The second reason the Daytona 500 towers above all other races is a common measure of importance in society: money. First was worth $1,506,363 to Dale Earnhardt Jr. and Hendrick Motorsports last year. By comparison, Joey Logano’s Texas victory was worth $577,281, Jimmie Johnson won $465,626 in Charlotte’s Coca-Cola 600 and Gordon’s take at Indy was $434,376.

Bayne’s 2011 upset was extraordinary in other ways. That race set records for lead changes (74) and caution flags (16). The last five Daytona 500s have averaged 37.6 lead changes and 8.1 caution periods.
Champions like Rusty Wallace and Terry Labonte never won it. Tony Stewart hasn’t yet. This is his 17th try. He figures the track owes him two he could’ve tasted and said at media day, “Everybody has a shot here, so it’s just a matter of…we’ve been in that position before. That gives you confidence you’ve got a shot.”
Whether it’s 20, or 35, as Greg Biffle estimated, or half the field in Paul Menard’s way of thinking, suffice it to say that everyone in the field will flip the switch feeling as if he, or in Danica Patrick’s case, she, has a shot.
On media day, Clint Bowyer said, “Everybody is excited, and it’s the first day of school, but, oh, by the way, it’s the biggest day of school.”

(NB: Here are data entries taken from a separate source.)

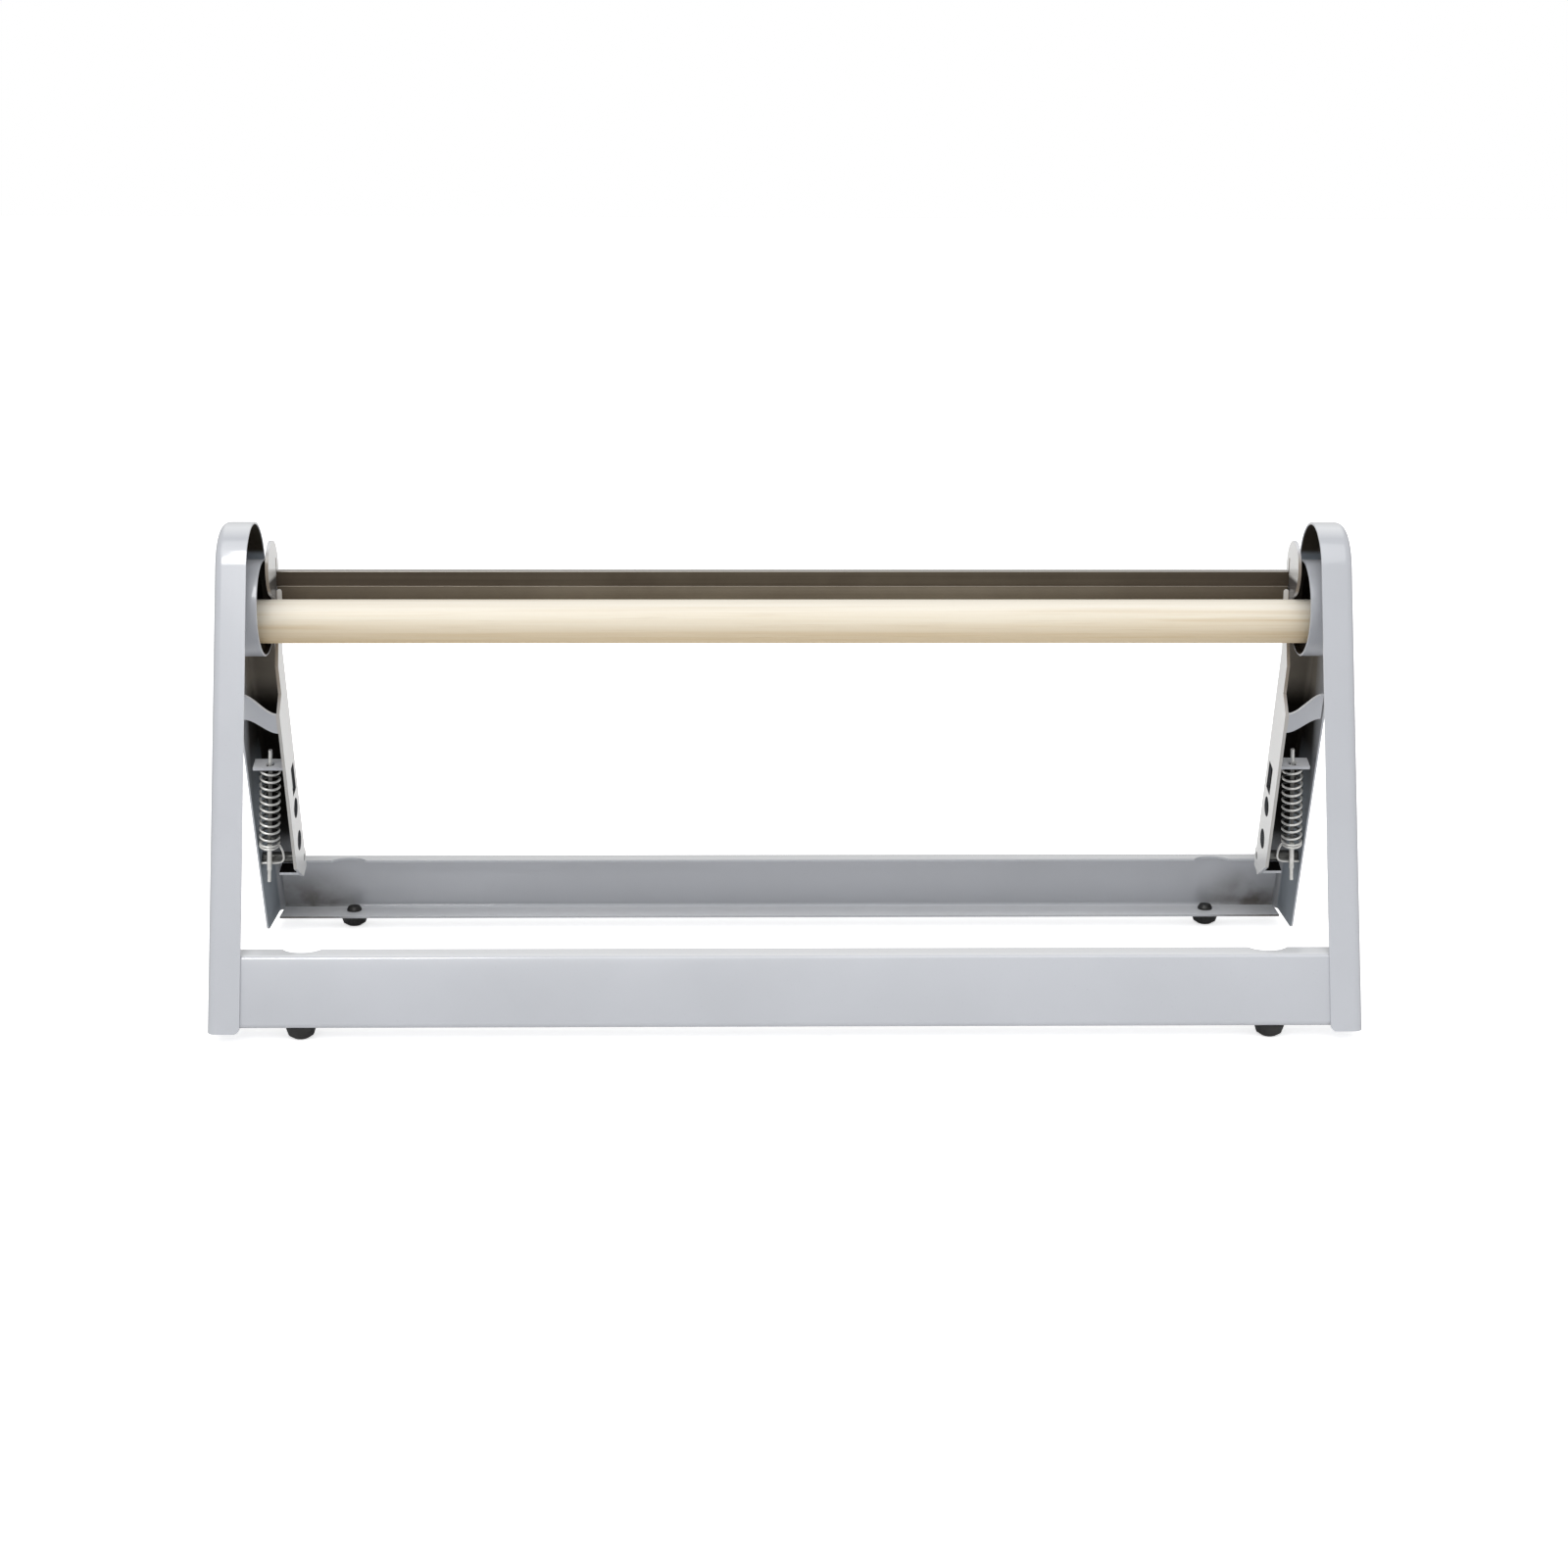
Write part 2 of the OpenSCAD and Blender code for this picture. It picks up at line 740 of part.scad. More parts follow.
// The wire's least gap to itself, measured between its far apart points
self_gap = min([
    for (i = [0 : len(wire_path) - 1])
        for (j = [i + 4 : 1 : len(wire_path) - 1])
            norm(wire_path[i] - wire_path[j])
]) - wire_dia;
echo(least_gap_of_spring_wire_to_itself = self_gap);

left_hand() side_frame();  // left_side_frame
side_frame();  // right_side_frame
cross_plate(true);  // front_cross_plate
cross_plate(false);  // rear_cross_plate
left_hand() roll_cup();  // left_roll_cup
roll_cup();  // right_roll_cup
roll_dowel();
left_hand() blade_arm();  // left_blade_arm
blade_arm();  // right_blade_arm
blade_bar();
cutting_blade();
left_hand() pivot_pin();  // left_pivot_pin
pivot_pin();  // right_pivot_pin
left_hand() pivot_spacer();  // left_pivot_spacer
pivot_spacer();  // right_pivot_spacer
left_hand() spring();  // left_spring
spring();  // right_spring
left_hand() spring_rod();  // left_spring_rod
spring_rod();  // right_spring_rod
foot(true, -1);  // front_left_foot
foot(true, 1);  // front_right_foot
foot(false, 1);  // rear_left_foot
foot(false, -1);  // rear_right_foot
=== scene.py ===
"""Looks of a counter-top paper cutter: grey enamelled frame, wooden roll dowel, steel blade bar.

Metres throughout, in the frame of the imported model: +X along the dowel, -Y to the front, +Z up.
A span is a pair of values between which a region fades in or out.
"""

import json
import math
from collections import namedtuple

import bmesh
import bpy
from mathutils import Matrix, Vector


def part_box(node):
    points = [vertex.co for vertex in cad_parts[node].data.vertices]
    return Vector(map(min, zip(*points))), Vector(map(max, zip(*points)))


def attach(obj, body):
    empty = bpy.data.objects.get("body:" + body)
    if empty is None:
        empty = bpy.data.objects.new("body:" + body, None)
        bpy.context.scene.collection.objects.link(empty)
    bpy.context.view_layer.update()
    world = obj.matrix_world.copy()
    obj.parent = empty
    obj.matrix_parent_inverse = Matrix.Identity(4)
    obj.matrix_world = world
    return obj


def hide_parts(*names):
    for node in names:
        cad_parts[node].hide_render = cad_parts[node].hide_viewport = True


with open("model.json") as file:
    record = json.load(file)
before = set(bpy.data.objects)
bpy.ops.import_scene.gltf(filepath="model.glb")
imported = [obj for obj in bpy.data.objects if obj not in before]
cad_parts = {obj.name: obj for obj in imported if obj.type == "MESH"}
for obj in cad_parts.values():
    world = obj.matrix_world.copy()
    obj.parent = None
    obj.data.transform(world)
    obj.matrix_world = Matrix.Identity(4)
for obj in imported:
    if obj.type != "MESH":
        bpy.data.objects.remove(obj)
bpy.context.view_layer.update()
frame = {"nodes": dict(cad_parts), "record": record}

# Photograph

IMAGE_WIDTH = 1600
FOCAL_PIXELS = 2590.678
SENSOR_WIDTH = 36
EYE = Vector((-0.0273, -1.5111, 0.5230))
YAW = -0.0180033
PITCH = 0.2578309
ROLL = 0.0033147
NEAREST_SEEN = 0.05
FARTHEST_SEEN = 60


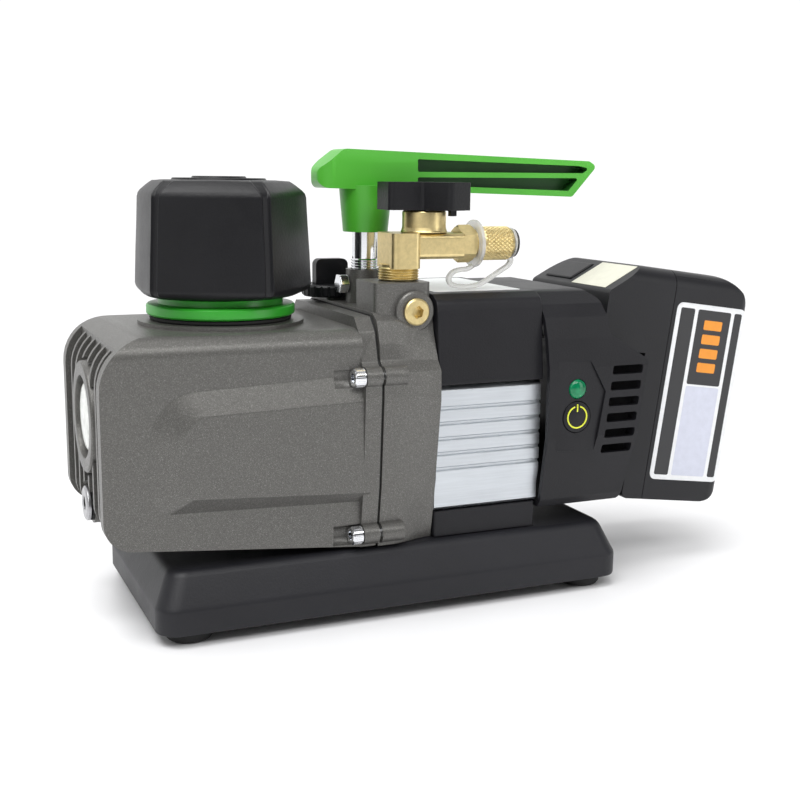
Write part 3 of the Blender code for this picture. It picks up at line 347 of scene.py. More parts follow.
def shader_of(name, roughness, metallic=0.0, **extra):
    material = bpy.data.materials.new(name)
    material.use_nodes = True
    tree = material.node_tree
    shader = tree.nodes["Principled BSDF"]
    set_inputs(shader, Roughness=roughness, Metallic=metallic, **extra)
    place = tree.nodes.new("ShaderNodeTexCoord")
    return material, tree, shader, place.outputs["Object"]


def noise(tree, place, scale, detail=4.0, rough=0.6):
    node = tree.nodes.new("ShaderNodeTexNoise")
    set_inputs(node, Scale=scale, Detail=detail, Roughness=rough)
    tree.links.new(place, node.inputs["Vector"])
    return node.outputs["Fac"]


def paint(tree, shader, factor, stops):
    """The base colour, from a ramp over the factor."""
    node = tree.nodes.new("ShaderNodeValToRGB")
    elements = node.color_ramp.elements
    while len(elements) < len(stops):
        elements.new(0.5)
    for element, (position, colour) in zip(elements, stops):
        element.position = position
        element.color = (*colour, 1.0)
    tree.links.new(factor, node.inputs["Fac"])
    tree.links.new(node.outputs["Color"], shader.inputs["Base Color"])


def vary_gloss(tree, shader, factor, low, high):
    node = tree.nodes.new("ShaderNodeMapRange")
    set_inputs(node, To_Min=low, To_Max=high)
    tree.links.new(factor, node.inputs["Value"])
    tree.links.new(node.outputs["Result"], shader.inputs["Roughness"])


def bump(tree, shader, height, strength, distance, before=None):
    node = tree.nodes.new("ShaderNodeBump")
    set_inputs(node, Strength=strength, Distance=distance)
    tree.links.new(height, node.inputs["Height"])
    if before is not None:
        tree.links.new(before, node.inputs["Normal"])
    tree.links.new(node.outputs["Normal"], shader.inputs["Normal"])
    return node.outputs["Normal"]


def tinted(colour, factor):
    return tuple(min(1.0, channel * factor) for channel in colour)


def moulded(name, colour, roughness=0.42, grain=900.0, depth=0.25, spread_of=0.12, **extra):
    """Moulded plastic: a fine grain, with slow changes of shade and gloss."""
    material, tree, shader, place = shader_of(name, roughness, **extra)
    slow = noise(tree, place, 22.0, 3.0)
    shades = [(0.3, tinted(colour, 1.0 - spread_of)), (0.7, tinted(colour, 1.0 + spread_of))]
    paint(tree, shader, slow, shades)
    fine = noise(tree, place, grain, 3.0, 0.55)
    gloss = noise(tree, place, 60.0, 5.0, 0.7)
    vary_gloss(tree, shader, gloss, roughness - 0.07, roughness + 0.09)
    bump(tree, shader, fine, depth, 0.0002)
    return material


def enamel(name, colour, fleck):
    """Speckled paint over a casting: light flecks in a grey ground, over a faint orange peel."""
    material, tree, shader, place = shader_of(name, 0.4, 0.5)
    specks = tree.nodes.new("ShaderNodeTexVoronoi")
    set_inputs(specks, Scale=5600.0)
    tree.links.new(place, specks.inputs["Vector"])
    grey = tree.nodes.new("ShaderNodeSeparateColor")
    tree.links.new(specks.outputs["Color"], grey.inputs["Color"])
    stops = [
        (0.0, tinted(colour, 0.78)),
        (0.5, colour),
        (0.88, tinted(colour, 1.22)),
        (0.97, fleck),
    ]
    paint(tree, shader, grey.outputs["Red"], stops)
    peel = noise(tree, place, 420.0, 4.0, 0.6)
    vary_gloss(tree, shader, grey.outputs["Green"], 0.3, 0.5)
    first = bump(tree, shader, peel, 0.35, 0.0003)
    bump(tree, shader, grey.outputs["Blue"], 0.06, 0.0001, first)
    return material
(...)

Hope springs eternal for the 500, even for Justin Allgaier, who said, “I’ve been dreaming of winning the Daytona 500 since I was five years old. It’s one of those places. Granted, now that you’re here and you’re doing it, it’s a lot closer to that dream than it was back then.”
So close, and yet, so far.
As it turns out, the Daytona 500 is neither the Super Bowl, nor the World Series, nor the BCS championship game. As Bowyer said, it’s the first day of school, and when it’s all over on Sunday, some will be taken there. It won’t be that long until some flunk out.
It’s as good a way of explaining it as any other.
First works for NASCAR's premier event and sets it apart from the climactic endings, which, by the way, NASCAR gets to have, too.
All quotes are taken from official NASCAR, team and manufacturer media releases unless otherwise stated.